#### [Direction]
Each line below should be quoted exactly, please.
• • • • •
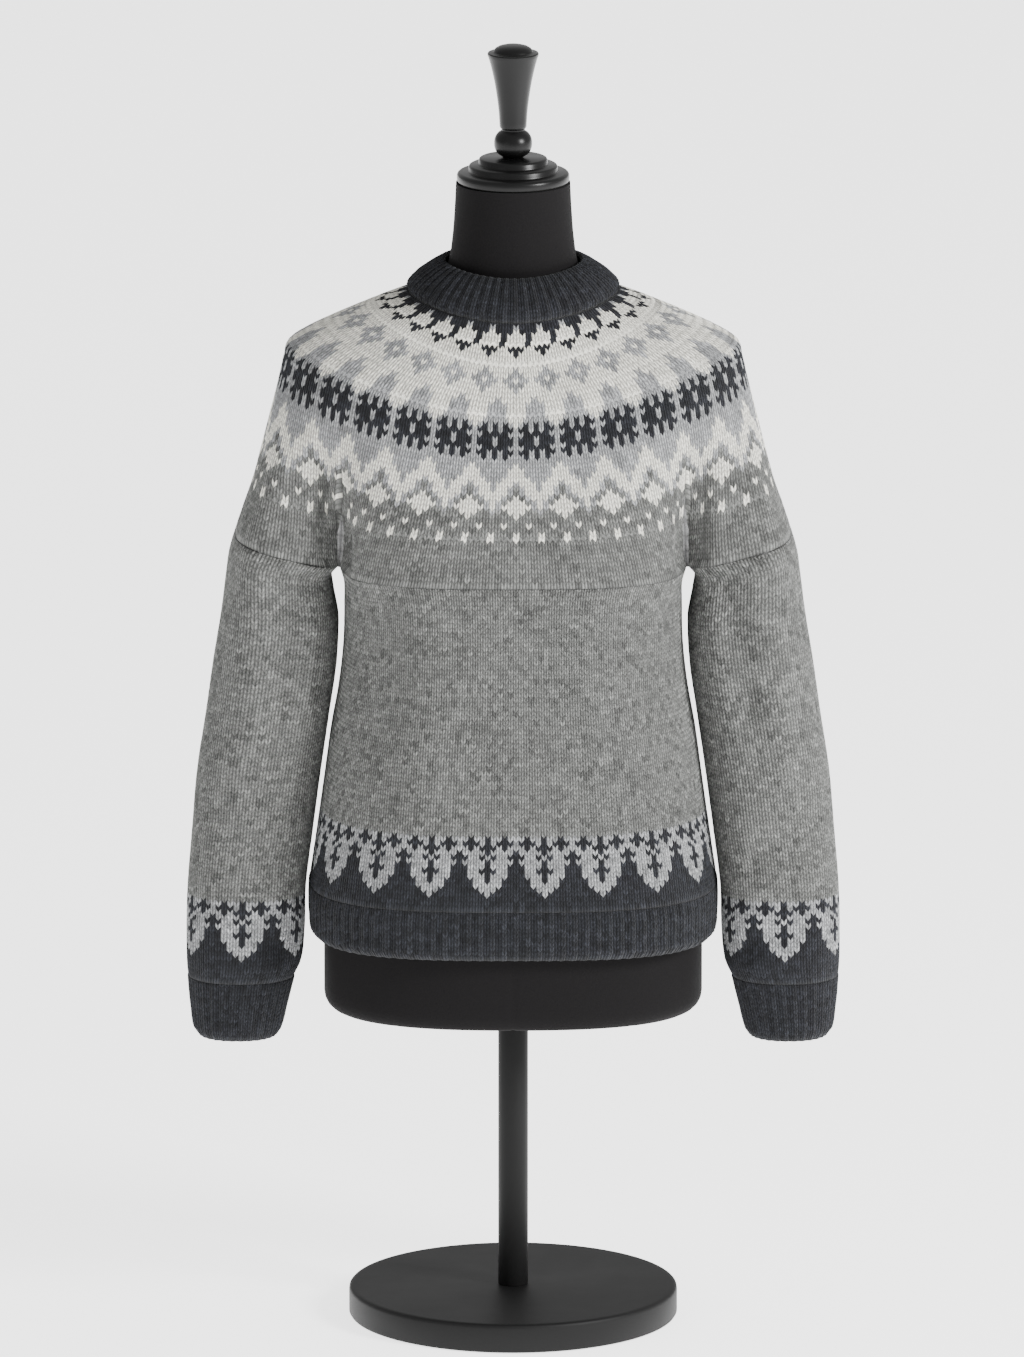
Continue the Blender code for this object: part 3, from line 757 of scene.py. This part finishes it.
# %% Sleeves and cuffs
SLEEVE_STITCHES = 60
sleeve_at, sleeve_rows = rounds_of(SLEEVE, SLEEVE_COLUMNS, sleeve_ring)
cuff_at, cuff_rows = rounds_of(CUFF, SLEEVE_COLUMNS, sleeve_ring)
sleeves, cuffs = [], []
for side, mirror in (("right", False), ("left", True)):
    sleeves.append(knit_tube(
        "sleeve_knit_" + side, sleeve_at, sleeve_rows, SLEEVE_STITCHES,
        lambda row, column: border(row - 2, column), 10, WOOL_GREY, mirror=mirror))
    cuffs.append(knit_tube(
        "cuff_knit_" + side, cuff_at, cuff_rows, SLEEVE_STITCHES, lambda row, column: "c", 10,
        WOOL_DARK, rib=0.0007, inside=DARK_INSIDE, mirror=mirror))

# %% [markdown]
# ## The yoke
# The yoke is knitted in the round over body and sleeves together. Stitches are taken out in four
# plain rounds, so the figures get smaller towards the neck while their number stays the same.

# %% Yoke
ZONES = (
    (0, 10, 256, lambda row, column: "g", 1),
    (11, 37, REPEATS * 8, lower_yoke, 8),
    (38, 47, REPEATS * 6, domes, 6),
    (48, 51, REPEATS * 5, crosses, 5),
    (52, 57, REPEATS * 4, teeth, 4),
)


def yoke_at(row, count):
    """Round of the yoke at a row number."""
    values = table_rows(YOKE_COLUMNS, YOKE, "row", np.array([min(row, 57.0)]))[0]
    return yoke_ring(values, count)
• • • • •
#### [Result]
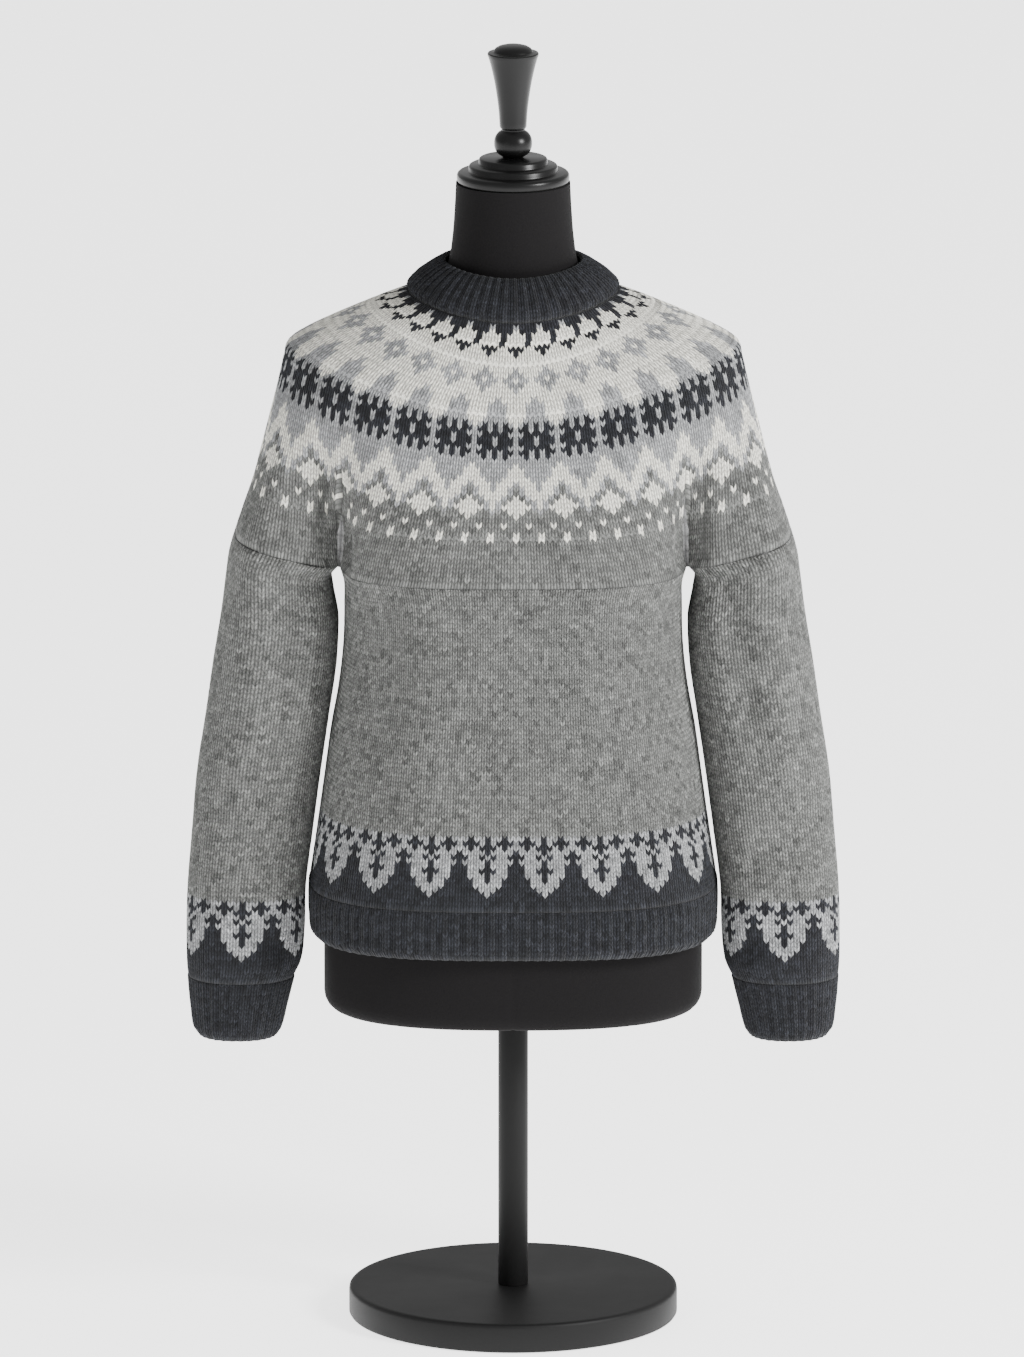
Continue the Blender code for this object: part 3, from line 757 of scene.py. This part finishes it.
# %% Sleeves and cuffs
SLEEVE_STITCHES = 60
sleeve_at, sleeve_rows = rounds_of(SLEEVE, SLEEVE_COLUMNS, sleeve_ring)
cuff_at, cuff_rows = rounds_of(CUFF, SLEEVE_COLUMNS, sleeve_ring)
sleeves, cuffs = [], []
for side, mirror in (("right", False), ("left", True)):
    sleeves.append(knit_tube(
        "sleeve_knit_" + side, sleeve_at, sleeve_rows, SLEEVE_STITCHES,
        lambda row, column: border(row - 2, column), 10, WOOL_GREY, mirror=mirror))
    cuffs.append(knit_tube(
        "cuff_knit_" + side, cuff_at, cuff_rows, SLEEVE_STITCHES, lambda row, column: "c", 10,
        WOOL_DARK, rib=0.0007, inside=DARK_INSIDE, mirror=mirror))

# %% [markdown]
# ## The yoke
# The yoke is knitted in the round over body and sleeves together. Stitches are taken out in four
# plain rounds, so the figures get smaller towards the neck while their number stays the same.

# %% Yoke
ZONES = (
    (0, 10, 256, lambda row, column: "g", 1),
    (11, 37, REPEATS * 8, lower_yoke, 8),
    (38, 47, REPEATS * 6, domes, 6),
    (48, 51, REPEATS * 5, crosses, 5),
    (52, 57, REPEATS * 4, teeth, 4),
)


def yoke_at(row, count):
    """Round of the yoke at a row number."""
    values = table_rows(YOKE_COLUMNS, YOKE, "row", np.array([min(row, 57.0)]))[0]
    return yoke_ring(values, count)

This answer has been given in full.